- DO THIS: Copy exactly the lines from the one containing "outer_wrap();" through the one containing "imported = [obj", both included, and nothing else.

◇ ◇ ◇

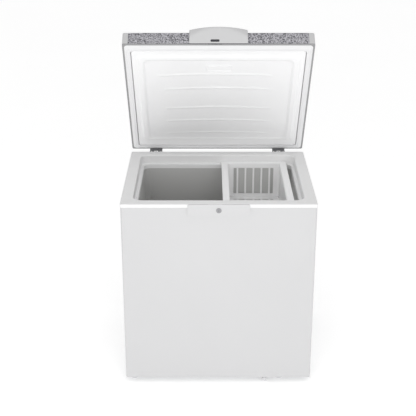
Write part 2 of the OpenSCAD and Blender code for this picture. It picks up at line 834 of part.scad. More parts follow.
module lid_corner_caps() {
    color(white) on_lid() difference() {
        intersection() {
            cap_space(0);
            lid_form(lid_z0, lid_z1);
        }
        for (m = [0, 1]) mirror([m, 0, 0])
            block([0, lid_y0 + shell_t, lid_z0], [lid_x - shell_t, lid_y0 + cap_d + eps, lid_z1 - shell_t], lid_r - shell_t);
    }
}

module lid_frame() {
    color(white) on_lid() difference() {
        lid_form(lid_z0, lid_z1);
        block([-lid_x + shell_t, lid_y0 + shell_t, lid_z0 + shell_t], [lid_x - shell_t, lid_y1 - shell_t, lid_z1 + eps],
            lid_r - shell_t);
        block([-lid_x + rim_w, lid_y0 + rim_w, lid_z0 - eps], [lid_x - rim_w, lid_y1 - rim_w, lid_z1], lid_r);
        block([-lid_x - eps, lid_y0 - eps, lid_z0 + shell_t], [lid_x + eps, lid_y0 + cap_d, lid_z1 + eps]);
        strike_box();
        at_leaf_screws() rod_y(screw_r, 0, lid_y1 - 2 * shell_t, lid_y1 + eps, 0);
    }
}

// The liner's stepped form, shrunk inwards by a wall
module liner_form(in) {
    plug_x1 = inner_x + ledge_w - plug_fit;
    block([-lid_x + rim_w + in, lid_y0 + rim_w + in, lid_z0 - liner_proud + in],
        [lid_x - rim_w - in, lid_y1 - rim_w - in, lid_z0 + shell_t], lid_r - in);
    block([-plug_x1 + in, inner_y0 - ledge_w + plug_fit + in, lid_z0 - plug_proud + in],
        [plug_x1 - in, inner_y1 + ledge_w - plug_fit - in, lid_z0 + shell_t], liner_r - in);
}

module lid_liner() {
    color(white) on_lid() difference() {
        liner_form(0);
        translate([0, 0, eps / 2]) liner_form(liner_t);
        liner_form(liner_t);
    }
}

module lid_foam() {
    color(foam_yellow) on_lid() difference() {
        union() {
            block([-lid_x + shell_t, lid_y0 + sheet_t, lid_z0 + shell_t],
                [lid_x - shell_t, lid_y1 - shell_t, lid_z1 - sheet_t], lid_r - shell_t);
            liner_form(liner_t);
        }
        difference() {
            cap_space(0);
            for (m = [0, 1]) mirror([m, 0, 0])
                block([0, lid_y0 + shell_t, lid_z0], [lid_x - shell_t, lid_y0 + cap_d + eps, lid_z1 - shell_t], lid_r - shell_t);
        }
        strike_box();
        at_handle_screws() rod_y(head_r + 0.1, 0, lid_y0, lid_y0 + sheet_t + head_t, 0);
        at_leaf_screws() rod_y(screw_r, 0, lid_y1 - 16, lid_y1 + eps, 0);
    }
}

module lid_gasket() {
    in = rim_w - 1;
    color(light_grey) on_lid() difference() {
        block([-lid_x + in - seal_w, lid_y0 + in - seal_w, collar_z + gap],
            [lid_x - in + seal_w, lid_y1 - in + seal_w, lid_z0], lid_r + seal_w);
        block([-lid_x + in, lid_y0 + in, collar_z - eps], [lid_x - in, lid_y1 - in, lid_z0 + eps], lid_r);
    }
}

module lid_badge_pad() {
    z1 = lid_z0 - plug_proud;
    color(white) on_lid() block([pad_x - pad_w / 2, pad_y - pad_d / 2, z1 - pad_t],
        [pad_x + pad_w / 2, pad_y + pad_d / 2, z1], 6);
}

// The handle's outer form: a slanted face under a lip that is bowed as seen from above
module handle_form(in) {
    face_y = lid_y0 - handle_reach;
    shift = in * 1.17;
    intersection() {
        translate([-half_handle + in, 0, 0]) rotate([90, 0, 90]) linear_extrude(handle_w - 2 * in) polygon([
            [lid_y0 + sign(in), lid_z0 + shift / handle_reach * handle_rise],
            [lid_y0 + (in == 0 ? 0 : -0.001), lid_z0 + shift / handle_reach * handle_rise],
            [face_y + shift, lid_z1 - handle_lip], [face_y + shift, lid_z1 - in],
            [lid_y0 + sign(in), lid_z1 - in]]);
        rod_z(handle_bow - in, 0, face_y + handle_bow, lid_z0, lid_z1);
    }
}

// The strike's window in the handle's slanted face
module window_form() {
    intersection() {
        block([window_x0, lid_y0 - handle_reach, window_z], [window_x0 + window_w, lid_y0, window_z + window_h]);
        handle_form(0);
    }
}

module handle_shell() {
    color(white) on_lid() difference() {
        union() {
            difference() {
                handle_form(0);
                handle_form(handle_t);
            }
            intersection() {
                at_handle_screws() rod_y(5, 0, lid_y0 - handle_reach, lid_y0, 0);
                handle_form(0);
            }
        }
        at_handle_screws() rod_y(screw_r, 0, lid_y0 - 12, lid_y0 + eps, 0);
        window_form();
    }
}

module handle_screws() {
    color(metal_grey) on_lid() at_handle_screws() {
        rod_y(screw_r - 0.1, 0, lid_y0 - 11, lid_y0 + sheet_t, 0);
        rod_y(head_r, 0, lid_y0 + sheet_t, lid_y0 + sheet_t + head_t, 0);
    }
}

module handle_strike() {
    cavity_y0 = hook_y0 - 0.5;
    cavity_y1 = hook_y1 + 0.6;
    color(dark_grey) on_lid() difference() {
        union() {
            strike_box();
            window_form();
        }
        block([strike_x0, cavity_y0, strike_z0 - eps], [hook_w / 2 + 0.7, cavity_y1, catch_z]);
        block([strike_x0, cavity_y0, catch_z], [nose_l + 2, cavity_y1, lock_z + sweep_r + 1]);
        block([window_x0 + 1.5, lid_y0 - handle_reach, window_z + 1.5],
            [window_x0 + window_w - 1.5, lid_y0 - 0.5, window_z + window_h - 1.5]);
    }
}

// ---------- hinges ----------

module at_hinge_screws() {
    for (s = [-1, 1], x = [-14, 14], z = [hinge_plate_z0 + 14, hinge_plate_z0 + 50])
        translate([s * hinge_x + x, 0, z]) children();
}

module hinge_base(x) {
    color(dark_grey) in_cabinet() difference() {
        union() {
            block([x - hinge_w / 2, back_y, hinge_plate_z0], [x + hinge_w / 2, back_y + hinge_plate_t, hinge_plate_z1]);
            for (ear = [x - hinge_w / 2, x + hinge_w / 2 - ear_t])
                translate([ear, 0, 0]) rotate([90, 0, 90]) linear_extrude(ear_t) {
                    translate([axis_y, axis_z]) circle(knuckle_r);
                    polygon([[back_y + hinge_plate_t, axis_z - 60], [axis_y + knuckle_r, axis_z],
                        [axis_y, axis_z + knuckle_r], [back_y + hinge_plate_t + 1, hinge_plate_z1],
                        [back_y + hinge_plate_t, hinge_plate_z1]]);
                }
        }
        rod_x(pin_r, x - hinge_w, x + hinge_w, axis_y, axis_z);
        at_hinge_screws() rod_y(screw_r, 0, back_y - eps, back_y + hinge_plate_t + eps, 0);
    }
}

module hinge_pin(x) {
    color(metal_grey) in_cabinet() {
        rod_x(pin_r, x - hinge_w / 2, x + hinge_w / 2, axis_y, axis_z);
        rod_x(pin_r + 2, x - hinge_w / 2 - 2, x - hinge_w / 2, axis_y, axis_z);
    }
}

module hinge_spring(x) {
    steps = 12 * spring_turns;
    coil_start = [x - spring_half + wire_r, axis_y, axis_z - spring_r];
    coil = [for (i = [0:steps]) [x - spring_half + wire_r + (2 * spring_half - 2 * wire_r) * i / steps,
        axis_y - spring_r * sin(30 * i), axis_z - spring_r * cos(30 * i)]];
    color(metal_grey) in_cabinet()
        tube(concat([[coil_start.x, back_y + hinge_plate_t, coil_start.z]], [[coil_start.x, axis_y - 4, coil_start.z]],
            [for (i = [1:steps]) [coil[i].x, 2 * axis_y - coil[i].y, coil[i].z]]), wire_r, [1, 0, 0], 6);
}

module hinge_leaf(x) {
    color(dark_grey) on_lid() difference() {
        union() {
            rod_x(knuckle_r, x - leaf_half, x + leaf_half, axis_y, axis_z);
            block([x - leaf_half, lid_y1, axis_z], [x + leaf_half, lid_y1 + leaf_t, leaf_z1]);
            block([x - hinge_w / 2, lid_y1, axis_z + knuckle_r + 3], [x + hinge_w / 2, lid_y1 + leaf_t, leaf_z1]);
        }
        rod_x(pin_r + run, x - hinge_w, x + hinge_w, axis_y, axis_z);
        block([x - spring_half - 1.5, axis_y - 2 * knuckle_r, axis_z - knuckle_r - eps],
            [x + spring_half + 1.5, axis_y + 2 * knuckle_r, axis_z + knuckle_r + 3]);
        at_leaf_screws() rod_y(screw_r, 0, lid_y1 - eps, lid_y1 + leaf_t + eps, 0);
    }
}

module hinge_base_left() { hinge_base(-hinge_x); }
module hinge_base_right() { hinge_base(hinge_x); }
module hinge_pin_left() { hinge_pin(-hinge_x); }
module hinge_pin_right() { hinge_pin(hinge_x); }
module hinge_spring_left() { hinge_spring(-hinge_x); }
module hinge_spring_right() { hinge_spring(hinge_x); }
module hinge_leaf_left() { hinge_leaf(-hinge_x); }
module hinge_leaf_right() { hinge_leaf(hinge_x); }

module hinge_base_screws() {
    y1 = back_y + hinge_plate_t;
    color(metal_grey) in_cabinet() at_hinge_screws() {
        rod_y(head_r, 0, y1, y1 + head_t, 0);
        rod_y(screw_r - 0.1, 0, foam_y1 - 12, y1, 0);
    }
}

module hinge_leaf_screws() {
    y1 = lid_y1 + leaf_t;
    color(metal_grey) on_lid() at_leaf_screws() {
        rod_y(head_r, 0, y1, y1 + head_t, 0);
        rod_y(screw_r - 0.1, 0, lid_y1 - 15, y1, 0);
    }
}

// ---------- basket ----------

// Starts of a row of slots, centred between two ends
function slot_starts(a, b) =
    let (n = floor((b - a - 2 * basket_r + bar_w) / bar_pitch), start = (a + b) / 2 - (n * bar_pitch - bar_w) / 2)
    [for (i = [0:n - 1]) start + i * bar_pitch];

module storage_basket() {
    color(white) in_cabinet() difference() {
        union() {
            block([basket_x0, basket_y0, ledge_z], [basket_x1, basket_y1, rim_z1], 8);
            block([wall_x0, wall_y0, basket_z0], [wall_x1, wall_y1, rim_z1], basket_r);
        }
        difference() {
            block([basket_x0 + rim_t, basket_y0 + rim_t, ledge_z - eps],
                [basket_x1 - rim_t, basket_y1 - rim_t, rim_z1 - rim_t], 5);
            block([wall_x0, wall_y0, ledge_z - 2 * eps], [wall_x1, wall_y1, rim_z1], basket_r);
        }
        block([wall_x0 + basket_t, wall_y0 + basket_t, basket_z0 + basket_t],
            [wall_x1 - basket_t, wall_y1 - basket_t, rim_z1 + eps], basket_r - basket_t);
        for (x = slot_starts(wall_x0, wall_x1)) {
            for (y = [wall_y0 - eps, wall_y1 - 2 * basket_t])
                block([x, y, slot_z0], [x + slot_w, y + 2 * basket_t + eps, slot_z1]);
            for (y = [wall_y0 + 20:dash_pitch:wall_y1 - 20 - dash_w])
                block([x, y, basket_z0 - eps], [x + slot_w, y + dash_w, basket_z0 + 2 * basket_t]);
        }
        for (y = slot_starts(wall_y0, wall_y1))
            block([wall_x1 - 2 * basket_t, y, slot_z0], [wall_x1 + eps, y + slot_w, slot_z1]);
    }
}

outer_wrap();
back_panel();
back_panel_screws();
base_pan();
machine_partition();
inner_liner();
top_collar();
foam_insulation();
compressor();
compressor_base();
compressor_grommets();
terminal_box();
discharge_tube();
condenser_coil();
filter_drier();
evaporator_coil();
capillary_tube();
suction_tube();
service_grille();
grille_screws();
indicator_lamps();
thermostat();
thermostat_knob();
thermostat_bulb();
power_inlet();
drain_cup();
drain_plug();
drain_tube();
drain_spout();
drain_cap();
front_feet();
rear_feet();
rear_spacers();
lock_plate();
lock_housing();
lock_cylinder();
lock_hook();
lid_skin();
lid_corner_caps();
lid_frame();
lid_liner();
lid_foam();
lid_gasket();
lid_badge_pad();
handle_shell();
handle_screws();
handle_strike();
hinge_base_left();
hinge_base_right();
hinge_pin_left();
hinge_pin_right();
hinge_spring_left();
hinge_spring_right();
hinge_leaf_left();
hinge_leaf_right();
hinge_base_screws();
hinge_leaf_screws();
storage_basket();
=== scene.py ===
"""Visual model of a chest freezer with its lid open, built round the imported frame.

Every class makes one sub-assembly. Sizes are millimetres in the cabinet's own frame, with the lid drawn
closed: x to the right, y to the rear from the front face, z up from the floor. Spaces turns them into the row
frame.
"""

from __future__ import annotations

import logging
import math
from dataclasses import dataclass, field
from enum import Enum
from typing import Callable, Sequence

import bmesh
import bpy
from mathutils import Matrix, Vector

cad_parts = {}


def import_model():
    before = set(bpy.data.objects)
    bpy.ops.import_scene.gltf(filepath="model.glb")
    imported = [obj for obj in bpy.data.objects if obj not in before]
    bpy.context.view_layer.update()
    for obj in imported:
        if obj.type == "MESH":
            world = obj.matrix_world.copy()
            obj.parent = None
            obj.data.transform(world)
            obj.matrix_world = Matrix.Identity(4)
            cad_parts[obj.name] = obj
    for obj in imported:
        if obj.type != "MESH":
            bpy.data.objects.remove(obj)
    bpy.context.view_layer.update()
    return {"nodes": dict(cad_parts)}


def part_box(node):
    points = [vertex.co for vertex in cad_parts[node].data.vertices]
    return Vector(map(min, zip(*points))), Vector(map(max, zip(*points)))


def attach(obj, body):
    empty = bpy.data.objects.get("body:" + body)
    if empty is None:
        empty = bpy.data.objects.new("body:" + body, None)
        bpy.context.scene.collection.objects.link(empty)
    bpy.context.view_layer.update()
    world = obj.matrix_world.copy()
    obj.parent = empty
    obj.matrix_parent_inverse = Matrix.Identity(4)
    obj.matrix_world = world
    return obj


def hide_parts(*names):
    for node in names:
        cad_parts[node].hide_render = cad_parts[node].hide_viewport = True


log = logging.getLogger("chest_freezer")

MM = 0.001
WELD = 1e-6
SMOOTH_ANGLE = math.radians(42)
Colour = tuple[float, float, float]
Ring = list[Vector]


class Direction(Enum):
    """The axis that a turned piece stands on."""

    RIGHT = Vector((1, 0, 0))
    BACK = Vector((0, 1, 0))
    UP = Vector((0, 0, 1))


# ---------- shader maths ----------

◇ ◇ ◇

- THE ANSWER:
outer_wrap();
back_panel();
back_panel_screws();
base_pan();
machine_partition();
inner_liner();
top_collar();
foam_insulation();
compressor();
compressor_base();
compressor_grommets();
terminal_box();
discharge_tube();
condenser_coil();
filter_drier();
evaporator_coil();
capillary_tube();
suction_tube();
service_grille();
grille_screws();
indicator_lamps();
thermostat();
thermostat_knob();
thermostat_bulb();
power_inlet();
drain_cup();
drain_plug();
drain_tube();
drain_spout();
drain_cap();
front_feet();
rear_feet();
rear_spacers();
lock_plate();
lock_housing();
lock_cylinder();
lock_hook();
lid_skin();
lid_corner_caps();
lid_frame();
lid_liner();
lid_foam();
lid_gasket();
lid_badge_pad();
handle_shell();
handle_screws();
handle_strike();
hinge_base_left();
hinge_base_right();
hinge_pin_left();
hinge_pin_right();
hinge_spring_left();
hinge_spring_right();
hinge_leaf_left();
hinge_leaf_right();
hinge_base_screws();
hinge_leaf_screws();
storage_basket();
=== scene.py ===
"""Visual model of a chest freezer with its lid open, built round the imported frame.

Every class makes one sub-assembly. Sizes are millimetres in the cabinet's own frame, with the lid drawn
closed: x to the right, y to the rear from the front face, z up from the floor. Spaces turns them into the row
frame.
"""

from __future__ import annotations

import logging
import math
from dataclasses import dataclass, field
from enum import Enum
from typing import Callable, Sequence

import bmesh
import bpy
from mathutils import Matrix, Vector

cad_parts = {}


def import_model():
    before = set(bpy.data.objects)
    bpy.ops.import_scene.gltf(filepath="model.glb")
    imported = [obj for obj in bpy.data.objects if obj not in before]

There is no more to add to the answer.